“SHE DIDN’T UNDERSTAND WHY THIS BELONGED IN A BUSINESS SCHOOL’
The natural next step was to start opening up new businesses. Unfortunately, Wertman couldn’t find anyone to run them, even after teaching non-profit management at UCLA. “I couldn’t teach the social workers, so I came up with this idea: What if we created a program at a business school specifically to train and nurture students who were learning business but wanted to use that education for social change, to solve world problems?” Wertman says. “I wrote a ten-page proposal and cold-called three business school deans and said, ‘I’ve got this idea.’” Not everyone was for it. “UCLA’s dean turned me down cold and said she didn’t understand why this belonged in a business school,” Wertman says.
He found like-minded folks at Marshall, where he began working in 2007. As far as west coast schools go, Stanford and Berkeley generally get associated with do-gooding; meanwhile, USC gets nicknamed the University of Spoiled Children. But Wertman sees Marshall becoming the top place for social enterprise. He notes that Stanford and Berkeley’s programs are research-based, and Berkeley focuses on corporate social responsibility, which is an entirely different beast. By contrast, Wertman’s whole goal is to move out an army of social entrepreneurs. Even undergraduates can easily get involved through the social entrepreneurship minor. “We’re Marshall-based and business-based as always, but we’re really looking to see how many partnerships we can build with other parts of the university in order to add business to the mix, to give people a way to actualize their ideas in the real world,” Wertman says.

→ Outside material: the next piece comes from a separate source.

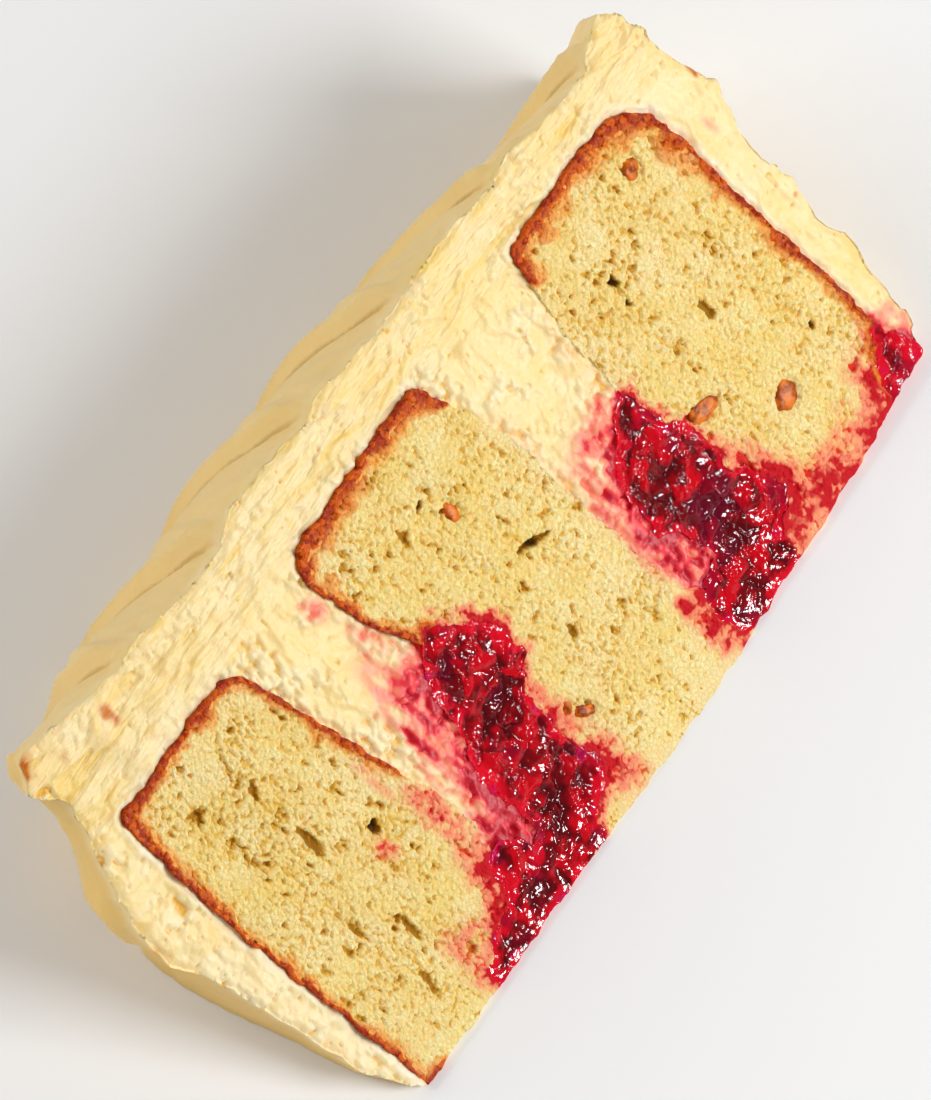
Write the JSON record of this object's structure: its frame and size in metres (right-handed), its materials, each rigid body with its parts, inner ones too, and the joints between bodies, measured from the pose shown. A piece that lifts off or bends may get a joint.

Adlai Wertman, who teaches the core social entrepreneurship course for MBAs, has carved out a number of initiatives for both MBA candidates and undergrads. Among other things, MBA students can take a concentration in Sustainability, Society and Business. They can do a summer social entrepreneurship internship in Kenya, Rwanda, Ghana or South Africa, partnering with community leaders who are trying to create jobs, products and services that change lives.

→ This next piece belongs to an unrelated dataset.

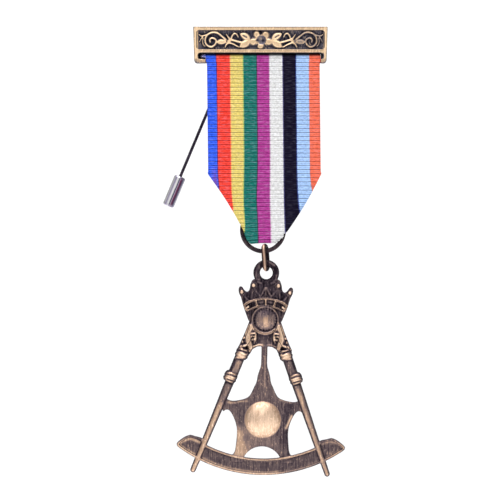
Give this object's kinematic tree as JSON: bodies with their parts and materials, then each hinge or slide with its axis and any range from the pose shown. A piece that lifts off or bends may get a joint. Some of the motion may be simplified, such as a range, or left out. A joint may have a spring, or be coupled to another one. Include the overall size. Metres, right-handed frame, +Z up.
{
  "type": "masonic jewel",
  "caption": "Pin-back jewel: ornamented brooch bar, striped ribbon folded to a point, ring and link, and a cast drop of compasses, crown, star and sector arc.",
  "frame": {"origin": "middle of the back face of the bar's ornamental panel, where the jewel pins against cloth", "axes": "+Z up, -Y towards the viewer, +X to the viewer's right"},
  "size_m": [0.0518, 0.0064, 0.1279],
  "materials": {
    "bar_brass": "antiqued, with bright worn edges and dark recesses",
    "ribbon_cloth": "ribbed grosgrain in nine lengthwise stripes",
    "ring_bronze": "dark antique bronze",
    "link_bronze": "dark antique bronze",
    "jewel_bronze": "antiqued copper bronze, with worn bright edges and dark hollows",
    "needle_steel": "dark steel",
    "clutch_nickel": "polished nickel"
  },
  "bodies": {
    "root": {"bar": "bar_brass", "ribbon": "ribbon_cloth", "ring": "ring_bronze", "needle": "needle_steel"},
    "link_body": {"link": "link_bronze"},
    "jewel_body": {"jewel": "jewel_bronze"},
    "clutch_body": {"clutch": "clutch_nickel"}
  },
  "joints": [
    {"name": "link_swing", "type": "hinge", "parent": "root", "child": "link_body", "pos_m": [0.00134, -0.0017, -0.06001], "axis": [1, 0, 0], "range_deg": [-60, 60]},
    {"name": "jewel_sway", "type": "hinge", "parent": "link_body", "child": "jewel_body", "pos_m": [0.0017, -0.0017, -0.06515], "axis": [0, 1, 0], "range_deg": [-45, 45]},
    {"name": "clutch_pull", "type": "slide", "parent": "root", "child": "clutch_body", "axis": [-0.3859, 0, -0.9225], "range_m": [0, 0.009]}
  ]
}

Or they can work for a non-profit or social enterprise elsewhere and earn subsidies from the school to offset the loss of income from not taking a more traditional MBA job. Wertman says that MBAs from the program who enter the social enterprise world are earning $91,000 on average in their new jobs—not bad for someone starting out in a nontraditional sector.
THE BIGGER THE PROBLEMS, THE MORE CRUCIAL THE BUSINESS SKILLS
Having taught social entrepreneurship well before it was hot, Wertman easily lists some of the many misconceptions surrounding the subject. Misconception number one: All nonprofits are horribly mismanaged. “My response to that is, if you went to work for a private company that was poorly run, would you never work in the private sector again?” Wertman says. Misconception number two: MBAs have no place driving social good. That’s certainly what the UCLA dean seemed to believe, but Wertman strongly disagrees. “With problems getting bigger, you need to add people with the discipline of business into the world of social change,” he asserts. “They’re the ones who are going to create the new methodologies for solving these problems.”

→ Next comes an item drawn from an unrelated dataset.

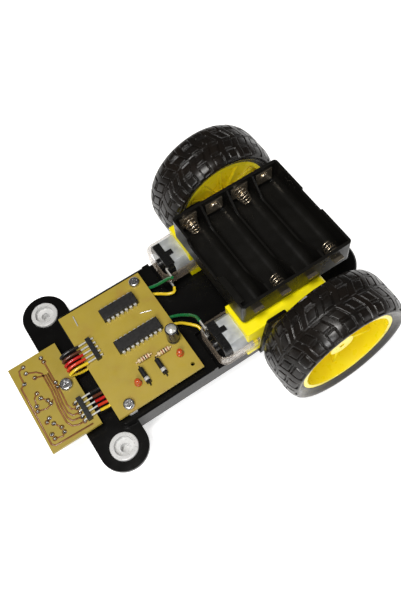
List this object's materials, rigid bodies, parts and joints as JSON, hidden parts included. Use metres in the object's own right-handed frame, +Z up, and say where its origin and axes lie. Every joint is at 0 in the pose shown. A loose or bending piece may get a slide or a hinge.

Adlai Wertman’s shift from investment banking to social entrepreneurship might still seem odd, but arguably, Wall Street chose him more than he chose Wall Street. “I had not thought anything about what I was going to do after school—really hadn’t—and my professor came to me at graduation and asked me what I was going to do,” Wertman explains. “I said, ‘I have no idea, probably take some time and go look for a job. It was a different time. It was 1980.” The professor had him meet up with a friend. Five days after that meeting, Wertman was working for a 400-person brokerage firm. “I don’t think I ever had a happy week on Wall Street, but I was very addicted to the game,” Wertman says. He liked the thrill of day-to-day intellectual competition, even if it didn’t actually feed his passions.
Perhaps that’s the bright side of a difficult economy: The lack of easy-to-snag jobs might prevent most of us from stumbling into 18-year aberrations.